The blanket rejection of all Wyoming applications, Barrasso added, “is a slap in the face to our coal communities, energy workers and their families. Either this was a terrible oversight that can be quickly corrected, or it was another direct, intentional assault on Wyoming’s livelihood by an out-of-touch administration.”

The Wyoming Energy Authority, University of Wyoming, Campbell County and City of Cheyenne submitted individual applications to the Build Back Regional Better Challenge program, which solicits regional-scale plans to diversify local economies. Coal communities are among the priority targets in the federal stimulus effort, as well as native and rural communities, according to the Economic Development Administration, which oversees the effort. Greater “economic equity” is also a key goal.

The program is part of the American Rescue Plan Act, which all three Wyoming congressional delegates voted against.

“This decision further underscores why I voted against the initial $1.9 trillion dollar bill that created this program, because it’s clear that the funding in the legislation would not benefit the people of Wyoming,” Cheney said in the release.

The 60 finalists will compete to be among three to eight regional projects that will each be awarded $100 million, according to EDA.

The federal Economic Development Administration selected 60 finalists in the first phase of a granting process that will award up to $100 million for regional economic development projects. None of the four applications from Wyoming were selected. (Economic Development Administration)

Several more granting opportunities remain for Wyoming communities under multiple ARPA programs aimed at diversifying local economies. The Wyoming Energy Authority and University of Wyoming have not received feedback from the EDA about why their projects did not make the cut, sources from those entities told WyoFile.

Early skeptics of state action 

Some local economic development officials complained in August about a lack of coordination by the state to help communities collaborate, prepare projects and apply to the program. Responding to the criticism, the Wyoming Energy Authority and Wyoming Business Council announced in October they would provide more assistance and coordination.

“We’ve taken that [criticism] very much to heart because that is our role: to be able to provide that support and collaboration,” Wyoming Energy Authority Program Director Anja Bendel told WyoFile in October. “So we’re taking a much more visible, active role.”

Sheridan business owner Logan Jenkins was among those who worried that state and local officials in Wyoming were unprepared to apply to the Build Back Better Regional Challenge, and encouraged more collaboration. Monday’s fiery language from Gordon and Wyoming’s congressional delegation in response to Wyoming coming up short reeks of hypocrisy and likely doesn’t help Wyoming’s case, Jenkins said.

“We know we can get four politicians to respond on the record, on the same day, within hours of the announcement,” Jenkins said. “So my question is: Where were they when we needed help? We’ve been asking for help for months.”

Wyoming leaders might be suffering under a sense of entitlement, Jenkins added, because the state is arguably the largest coal community in the nation facing a major economic transition away from coal.

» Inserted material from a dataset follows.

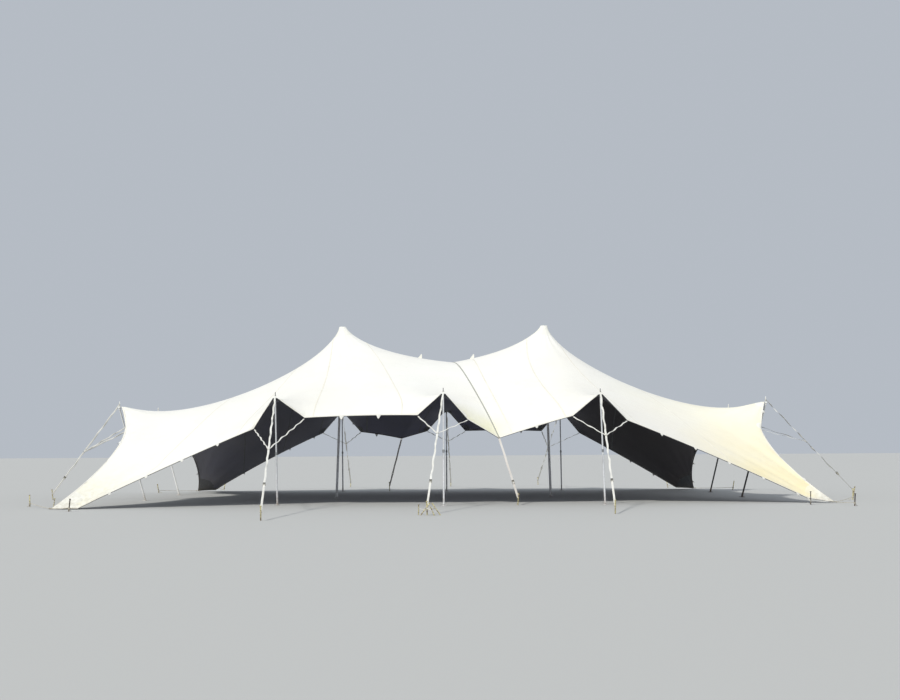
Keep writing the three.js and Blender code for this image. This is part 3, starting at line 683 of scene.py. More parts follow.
hem_cream = tape_material(
    "hem_cream", (0.86, 0.84, 0.78), (0.77, 0.73, 0.64), (0.9, 0.88, 0.8), (0.006, 0.036)
)
hem_grey = tape_material(
    "hem_grey", (0.06, 0.06, 0.07), (0.09, 0.088, 0.085), (0.3, 0.3, 0.29), (0.078, 0.106)
)
hem_points = np.array([cloth_top[node] for node in hem_nodes])
hem_normals = np.array([cloth_normal[node] for node in hem_nodes])
hem_along = unit(np.roll(hem_points, -1, axis=0) - np.roll(hem_points, 1, axis=0))
hem_inward = unit(np.cross(hem_normals, hem_along))
hem_over = unit(np.cross(hem_along, hem_inward))
hem_middle = hem_points - hem_over * CLOTH_THICKNESS / 2
half = CLOTH_THICKNESS / 2 + HEM_TAPE
flap = [(HEM_FLAP, half), (HEM_FLAP / 2, half + 0.0005), (0.002, half + 0.001)]
roll = [
    (-HEM_ROPE_OUT - HEM_ROPE * math.cos(math.radians(a)), HEM_ROPE * math.sin(math.radians(a)))
    for a in range(75, -90, -30)
]
hem_profile = flap + roll + [(across, -over) for across, over in reversed(flap)]
points, faces, flat, _ = swept(hem_middle, hem_profile, hem_inward, hem_over, closed=True)
# The flap's faces are split along the same diagonals as the cloth under them, so that it lies on the cloth
sides = len(hem_profile)
for k, (_, j) in enumerate(hem_nodes):
    on_long_side = j in (0, len(lines_y) - 1) and hem_nodes[(k + 1) % len(hem_nodes)][1] == j
    for e in (0, 1) if on_long_side else (sides - 3, sides - 2):
        face = faces[k * sides + e]
        faces[k * sides + e] = face[1:] + face[:1]
for ring, node in zip(points.reshape(len(hem_nodes), sides, 3), hem_nodes):
    for e, distance, rise in ((0, HEM_FLAP, FLAP_EDGE_RISE), (1, HEM_FLAP / 2, FLAP_MIDDLE_RISE)):
        place, normal, warp = beside_edge(node, distance)
        rise += min(WARP_SHARE * warp, MOST_WARP)
        ring[e] = place + normal * rise
        ring[-1 - e] = place - normal * (CLOTH_THICKNESS + rise)
# The outer flap is cream, and the roll and the inner flap are dark; the dark roll is partly painted shade
which = [int(len(flap) <= e < sides - 1) for _ in hem_nodes for e in range(sides)]
make_piece("hem_binding", [(points, faces, flat, which)], [hem_cream, hem_grey])

# Seams. The nine widths of the canopy are lapped and sewn, and each seam is covered outside and inside
# by a tape 44 mm wide with a row of stitches along both its edges.
SEAM_COLUMNS = [12, 22, 31, 42, 55, 63, 74, 89]
SEAM_HALF, SEAM_TAPE, SEAM_STITCHES = 0.022, 0.0018, (0.011, 0.0465)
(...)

But that doesn’t let communities off the hook from putting forward projects that fit the parameters of the federal program, he said.

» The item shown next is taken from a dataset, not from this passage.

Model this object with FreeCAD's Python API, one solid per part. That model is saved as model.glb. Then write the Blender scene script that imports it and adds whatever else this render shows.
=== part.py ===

“What was in the applications?” Jenkins said. “Did they fit the parameters? These are supposed to be regional partnerships, and a region is not Campbell County.”

The Wyoming Energy Authority and Wyoming Business Council have provided support and consultation to several entities in the state vying for the Build Back Better Challenge, according to Bendel.

“The short-term support was very concrete in collaborating with communities across the state on the specific funding opportunities through the Economic Development Administration,” Bendel told WyoFile. Parties discussed what projects communities are working on so that the state “can consolidate our efforts and have one voice going forward.”